Auto Rickshaw (Baby Taxi): The result of a collision between a rickshaw and an automobile, this three-wheeled vehicle works on an external combustion engine that runs on a mixture of kerosene, oil and creosote. This triangular vehicle carries iron rods, gas cylinders or passengers three times its weight and dimension, at an unspecified fare. After careful geometric calculations, children are folded and packed into these auto rickshaws until some children in the periphery are not in contact with the vehicle at all. Then their school bags are pushed into the microscopic gaps all round so those minor collisions with other vehicles on the road cause no permanent damage. Of course, the peripheral children are charged half the fare and also learn Newton’s laws of motion enroute to school. Auto rickshaw drivers follow the road rules depicted in the film Ben Hur, and are licensed to irritate.

Mopeds: The moped looks like an oil tin on wheels and makes noise like an electric shaver. It runs 30 miles on a teaspoon of petrol and travels at break-bottom speed. As the sides of the road are too rough for a ride, the moped drivers tend to drive in the middle of the road; they would rather drive under heavier vehicles instead of around them and are often ’mopped’ off the tarmac.

Leaning Tower of Passes: Most bus passengers are given free passes and during rush hours, there is absolute mayhem. There are passengers hanging off other passengers, who in turn hang off the railings and the overloaded bus leans dangerously, defying laws of gravity but obeying laws of surface tension. As drivers get paid for overload (so many Rupees per kg of passenger), no questions are ever asked. Steer clear of these buses by a width of 3 passengers. One-way Street: These boards are put up by traffic people to add jest in their otherwise drab lives.

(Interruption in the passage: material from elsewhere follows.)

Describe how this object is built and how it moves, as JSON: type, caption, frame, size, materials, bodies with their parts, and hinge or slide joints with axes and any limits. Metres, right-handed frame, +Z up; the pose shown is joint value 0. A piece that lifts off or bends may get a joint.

Don’t stick to the literal meaning and proceed in one direction. In metaphysical terms, it means that you can’t proceed in two directions at the same time. So drive as you like, in reverse throughout, if you are the fussy type.

Lest I sound hypercritical, I must add a positive point also. Rash and fast driving in residential areas has been prevented by providing a ’speed breaker’; two for each house. This mound, incidentally, covers the water and drainage pipes for that residence and is left untarred for easyidentification by the corporation authorities, should they want to recover the pipe for year-end accounting. If, after all this, you still want to drive in India, have your lessons between 8 pm and 11 am when the police have gone home and the citizen is then free to enjoy the ’Freedom of Speed’ enshrined in our constitution.

Having said all this, isn’t it true that the accident rate and related deaths are less in India compared to US or other countries?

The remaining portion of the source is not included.